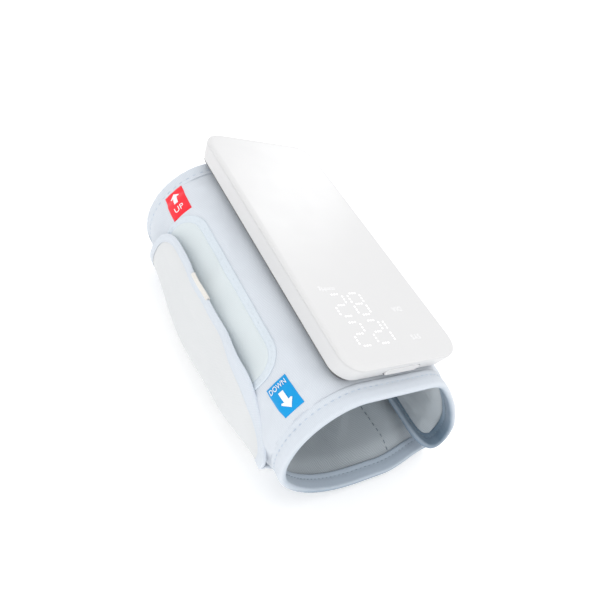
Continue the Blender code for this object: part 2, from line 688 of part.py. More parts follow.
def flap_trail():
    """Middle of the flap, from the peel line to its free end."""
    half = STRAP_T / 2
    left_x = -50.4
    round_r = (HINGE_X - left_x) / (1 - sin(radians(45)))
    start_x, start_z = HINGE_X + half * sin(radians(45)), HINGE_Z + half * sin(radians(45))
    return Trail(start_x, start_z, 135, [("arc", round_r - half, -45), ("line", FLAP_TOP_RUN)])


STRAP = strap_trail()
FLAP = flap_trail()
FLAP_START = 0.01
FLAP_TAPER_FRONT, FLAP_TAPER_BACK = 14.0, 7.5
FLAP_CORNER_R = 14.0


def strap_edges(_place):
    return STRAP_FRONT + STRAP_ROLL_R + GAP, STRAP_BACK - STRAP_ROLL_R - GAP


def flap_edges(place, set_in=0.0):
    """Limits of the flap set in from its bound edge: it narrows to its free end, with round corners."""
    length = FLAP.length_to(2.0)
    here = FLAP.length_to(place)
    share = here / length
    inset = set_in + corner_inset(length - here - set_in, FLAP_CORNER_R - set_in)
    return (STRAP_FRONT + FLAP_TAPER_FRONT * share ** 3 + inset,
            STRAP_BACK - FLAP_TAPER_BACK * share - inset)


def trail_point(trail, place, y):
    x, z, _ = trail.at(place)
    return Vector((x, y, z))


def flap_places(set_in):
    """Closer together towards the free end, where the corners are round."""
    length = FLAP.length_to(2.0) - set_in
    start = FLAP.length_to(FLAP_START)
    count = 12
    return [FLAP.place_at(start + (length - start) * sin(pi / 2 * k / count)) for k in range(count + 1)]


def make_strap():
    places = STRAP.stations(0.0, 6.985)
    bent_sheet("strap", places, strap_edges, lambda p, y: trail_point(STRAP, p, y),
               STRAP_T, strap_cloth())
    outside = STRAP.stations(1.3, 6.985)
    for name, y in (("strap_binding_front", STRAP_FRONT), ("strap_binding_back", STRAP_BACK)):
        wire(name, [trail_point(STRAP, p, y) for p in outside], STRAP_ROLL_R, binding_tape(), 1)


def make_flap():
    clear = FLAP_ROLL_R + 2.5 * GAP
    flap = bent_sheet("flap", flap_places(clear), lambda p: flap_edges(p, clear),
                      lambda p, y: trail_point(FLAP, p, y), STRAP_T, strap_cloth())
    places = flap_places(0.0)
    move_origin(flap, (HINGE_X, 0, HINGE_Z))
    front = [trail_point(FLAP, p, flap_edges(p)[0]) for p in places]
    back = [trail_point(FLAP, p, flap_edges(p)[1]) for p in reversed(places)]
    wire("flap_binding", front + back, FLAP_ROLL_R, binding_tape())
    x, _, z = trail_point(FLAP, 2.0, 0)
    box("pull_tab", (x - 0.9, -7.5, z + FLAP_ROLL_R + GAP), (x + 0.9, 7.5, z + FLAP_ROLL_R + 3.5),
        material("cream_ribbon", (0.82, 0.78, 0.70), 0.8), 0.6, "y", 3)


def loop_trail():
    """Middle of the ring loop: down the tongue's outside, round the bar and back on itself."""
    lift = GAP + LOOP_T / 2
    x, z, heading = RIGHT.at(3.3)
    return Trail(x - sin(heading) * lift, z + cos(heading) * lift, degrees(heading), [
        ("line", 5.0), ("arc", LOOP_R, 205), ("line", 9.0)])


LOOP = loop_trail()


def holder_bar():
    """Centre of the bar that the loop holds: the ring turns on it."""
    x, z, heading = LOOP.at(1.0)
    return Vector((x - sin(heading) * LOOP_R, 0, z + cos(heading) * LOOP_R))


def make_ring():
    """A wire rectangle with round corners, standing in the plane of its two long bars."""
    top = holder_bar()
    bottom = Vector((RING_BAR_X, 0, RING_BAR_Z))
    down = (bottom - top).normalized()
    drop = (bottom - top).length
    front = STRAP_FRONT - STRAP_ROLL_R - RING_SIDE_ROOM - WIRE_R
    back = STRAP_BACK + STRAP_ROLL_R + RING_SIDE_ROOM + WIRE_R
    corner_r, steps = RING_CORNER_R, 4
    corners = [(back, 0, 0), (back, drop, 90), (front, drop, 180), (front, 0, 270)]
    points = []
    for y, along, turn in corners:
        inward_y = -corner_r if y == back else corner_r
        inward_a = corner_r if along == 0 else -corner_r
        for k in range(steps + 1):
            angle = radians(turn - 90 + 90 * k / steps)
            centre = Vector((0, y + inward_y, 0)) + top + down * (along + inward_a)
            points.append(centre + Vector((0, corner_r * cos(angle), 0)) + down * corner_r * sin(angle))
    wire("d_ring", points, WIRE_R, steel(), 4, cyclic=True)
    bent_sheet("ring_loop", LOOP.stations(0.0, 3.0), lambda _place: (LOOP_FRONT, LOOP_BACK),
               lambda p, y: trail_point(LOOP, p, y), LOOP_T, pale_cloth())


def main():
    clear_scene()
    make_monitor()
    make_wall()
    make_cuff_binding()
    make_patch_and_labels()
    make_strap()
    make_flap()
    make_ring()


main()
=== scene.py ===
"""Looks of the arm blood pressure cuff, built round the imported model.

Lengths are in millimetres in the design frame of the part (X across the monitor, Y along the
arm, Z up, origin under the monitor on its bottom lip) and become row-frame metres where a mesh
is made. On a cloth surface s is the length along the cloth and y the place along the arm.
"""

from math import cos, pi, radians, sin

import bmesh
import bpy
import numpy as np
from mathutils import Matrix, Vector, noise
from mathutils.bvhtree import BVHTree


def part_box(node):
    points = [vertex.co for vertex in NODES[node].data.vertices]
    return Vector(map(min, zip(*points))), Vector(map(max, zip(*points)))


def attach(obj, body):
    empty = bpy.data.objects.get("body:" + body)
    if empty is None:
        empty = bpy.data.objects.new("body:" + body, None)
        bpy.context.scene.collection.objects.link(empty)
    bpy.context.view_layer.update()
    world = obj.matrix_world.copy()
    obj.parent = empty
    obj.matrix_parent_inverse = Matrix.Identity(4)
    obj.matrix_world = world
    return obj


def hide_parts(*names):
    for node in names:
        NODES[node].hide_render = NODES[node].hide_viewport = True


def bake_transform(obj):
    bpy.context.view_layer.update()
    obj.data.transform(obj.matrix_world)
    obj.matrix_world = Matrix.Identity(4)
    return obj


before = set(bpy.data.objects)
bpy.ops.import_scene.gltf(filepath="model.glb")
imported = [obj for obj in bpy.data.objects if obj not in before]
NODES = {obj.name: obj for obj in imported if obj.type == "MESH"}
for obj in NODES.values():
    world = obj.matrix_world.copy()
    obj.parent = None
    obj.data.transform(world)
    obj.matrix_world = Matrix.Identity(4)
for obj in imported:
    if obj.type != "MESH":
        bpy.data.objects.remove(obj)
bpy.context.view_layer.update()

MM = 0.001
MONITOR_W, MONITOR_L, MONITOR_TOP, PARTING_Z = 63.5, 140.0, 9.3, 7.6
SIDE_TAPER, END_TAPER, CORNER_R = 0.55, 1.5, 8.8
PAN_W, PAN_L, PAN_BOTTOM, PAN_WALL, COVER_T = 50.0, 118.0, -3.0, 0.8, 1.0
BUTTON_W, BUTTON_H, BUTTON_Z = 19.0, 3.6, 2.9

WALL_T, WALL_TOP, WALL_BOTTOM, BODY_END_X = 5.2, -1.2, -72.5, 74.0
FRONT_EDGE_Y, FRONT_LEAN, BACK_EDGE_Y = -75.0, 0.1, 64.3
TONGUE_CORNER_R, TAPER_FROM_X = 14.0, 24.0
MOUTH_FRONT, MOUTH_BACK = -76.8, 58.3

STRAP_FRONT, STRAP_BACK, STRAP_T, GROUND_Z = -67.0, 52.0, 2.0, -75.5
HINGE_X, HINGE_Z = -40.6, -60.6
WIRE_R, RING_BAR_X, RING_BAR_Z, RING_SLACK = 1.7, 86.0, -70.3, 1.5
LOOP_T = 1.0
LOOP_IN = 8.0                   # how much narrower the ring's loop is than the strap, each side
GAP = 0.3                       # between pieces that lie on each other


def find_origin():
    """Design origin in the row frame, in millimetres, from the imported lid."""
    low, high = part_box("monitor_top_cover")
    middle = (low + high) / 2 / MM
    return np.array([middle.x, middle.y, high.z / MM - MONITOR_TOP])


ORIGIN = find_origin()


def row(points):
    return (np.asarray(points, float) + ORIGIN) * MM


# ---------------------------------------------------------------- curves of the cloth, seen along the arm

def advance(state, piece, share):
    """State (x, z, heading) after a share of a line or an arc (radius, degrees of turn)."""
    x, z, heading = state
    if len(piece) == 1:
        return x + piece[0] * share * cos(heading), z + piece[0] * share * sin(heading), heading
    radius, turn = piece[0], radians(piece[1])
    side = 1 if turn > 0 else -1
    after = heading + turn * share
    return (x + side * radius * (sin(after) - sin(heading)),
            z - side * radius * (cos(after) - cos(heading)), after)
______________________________
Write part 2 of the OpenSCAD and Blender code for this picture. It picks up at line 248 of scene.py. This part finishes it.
______________________________
* _GIVEN PROBLEM_:
Above are the records. Print exactly, and only, the lines from the line with "make_cuff_binding()" to the line with "in imported if", both inclusive.

* _FINAL RESULT_:
    make_cuff_binding()
    make_patch_and_labels()
    make_strap()
    make_flap()
    make_ring()


main()
=== scene.py ===
"""Looks of the arm blood pressure cuff, built round the imported model.

Lengths are in millimetres in the design frame of the part (X across the monitor, Y along the
arm, Z up, origin under the monitor on its bottom lip) and become row-frame metres where a mesh
is made. On a cloth surface s is the length along the cloth and y the place along the arm.
"""

from math import cos, pi, radians, sin

import bmesh
import bpy
import numpy as np
from mathutils import Matrix, Vector, noise
from mathutils.bvhtree import BVHTree


def part_box(node):
    points = [vertex.co for vertex in NODES[node].data.vertices]
    return Vector(map(min, zip(*points))), Vector(map(max, zip(*points)))


def attach(obj, body):
    empty = bpy.data.objects.get("body:" + body)
    if empty is None:
        empty = bpy.data.objects.new("body:" + body, None)
        bpy.context.scene.collection.objects.link(empty)
    bpy.context.view_layer.update()
    world = obj.matrix_world.copy()
    obj.parent = empty
    obj.matrix_parent_inverse = Matrix.Identity(4)
    obj.matrix_world = world
    return obj


def hide_parts(*names):
    for node in names:
        NODES[node].hide_render = NODES[node].hide_viewport = True


def bake_transform(obj):
    bpy.context.view_layer.update()
    obj.data.transform(obj.matrix_world)
    obj.matrix_world = Matrix.Identity(4)
    return obj


before = set(bpy.data.objects)
bpy.ops.import_scene.gltf(filepath="model.glb")
imported = [obj for obj in bpy.data.objects if obj not in before]
NODES = {obj.name: obj for obj in imported if obj.type == "MESH"}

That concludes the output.